La luz debía venir de adentro, no de afuera. Así nacieron pajaritos, hemiones, escarabajos mejicanos, “la pianisia” volando entre estudiantes de piano, peces que danzan, reyes leones y criaturas híbridas que solo existen cuando se las sueña con el cuerpo. Una maestra así no forma alumnas, forma sensibilidades.
EL TEATRO, UNA ACTRIZ DE VERDAD

Aunque popularmente se la recuerda como la profesora de danza más influyente de Salto, Yiya también brilló en otro escenario: el Teatro, actuó en numerosas obras, con rigor, presencia y una intuición escénica que solo tienen quienes comprenden que actuar también es bailar con las palabras.

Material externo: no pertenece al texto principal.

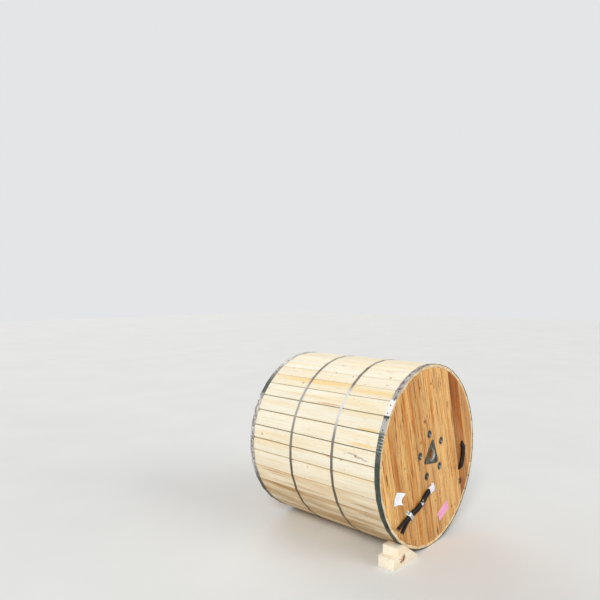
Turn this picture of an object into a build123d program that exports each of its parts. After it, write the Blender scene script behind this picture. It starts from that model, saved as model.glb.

No fue un cameo ni un desliz artístico. Fue una actriz hecha y derecha, capaz de transitar la comedia, el drama y el gesto poético. Su presencia las tablas consolidó su figura como artista integral, una de esas raras personas que habitan varias disciplinas sin perder la esencia.
GESTORA, REFERENTE, GUARDIANA DE LA CULTURA
Fue coordinadora del Comité Uruguayo de la Danza en Salto. Fue impulsora de iniciativas culturales, protectora del patrimonio artístico, memoria viva de una época donde las orquestas extranjeras llegaban a Universitario y a Chaná: Los Lecuona Cuban Boys, Xavier Cugat con su chihuahua en el bolsillo, Henry Madriguera, Panchito Nolé. Con algunos de ellos, Yiya conversó en inglés —porque lo estudiaba— y hasta bailó un tango y una milonga con Coco Llama, uno de los mejores bailarines de Salto.
Atesoró noches de orquestas, lluvias desplazadas, encuentros que parecían sacados de una novela. Cuando estuvo Panchito Nolé con su orquesta le ofrecieron irse como bailarina de la orquesta. No aceptó. El arte la llamaba, pero su vida estaba aquí.
LA CALLE QUE LLEVA SU NOMBRE
En 2022, la Junta Departamental de Salto decidió algo que pocas veces ocurre: homenajear en vida. Una calle del barrio Calafí fue bautizada como Dora “Yiya” Nefer Migliaro. El nomenclátor de la ciudad —ese mapa silencioso que cuenta historias sin hablar— sumó así el nombre de una mujer que dedicó su vida entera a embellecerla. Es justicia, pero también es un acto de amor.
Memorable fue el cierre de su discurso en el homenaje. “De ahora en adelante vengan a mi calle a bailar”.
YIYA HOY, UN ESTIMONIO QUE ES CARICIA
Hoy, a los 89 años, luego de un accidente que no le permite bailar, Yiya cuenta su historia con la serenidad de quien sabe que ya cumplió con creces su misión.
Escribe mensajes donde la memoria se mezcla con la emoción, donde vuelve el trapecio, vuelve el tablado, vuelve la alpargata que quería ser zapatilla de punta.
Recuerda cómo se escapaba de niña, cómo aprendió a nadar sin miedo, cómo la fascinaba la luz de los tablados, cómo la música la empujaba hacia adelante.
Recuerda haber visto a Bocca ensayar el año que ganó en Rusia.
Recuerda viajes, cine, películas, sonidos que todavía viven en su oído interno.
Esa memoria no es nostalgia: es una declaración de vida. Y Yiya vive, intensamente vive…
LA DANZA COMO DESTINO, LA CULTURA COMO HERENCIA

Yiya Migliaro no es solo una profesora de danza. Es una raíz profunda del arte salteño. Una mujer que convirtió la pasión en vocación, la vocación en obra, y la obra en comunidad. Su legado no está en los diplomas ni en las distinciones —aunque los tenga—, sino en las niñas y niños que, al ponerse de puntas por primera vez, sienten algo encenderse. Algo que viene de lejos. Algo que tiene su nombre.
Y hoy, cuando su historia se escribe en palabras, lo que hacemos no es una nota periodística. Es un acto de justicia poética.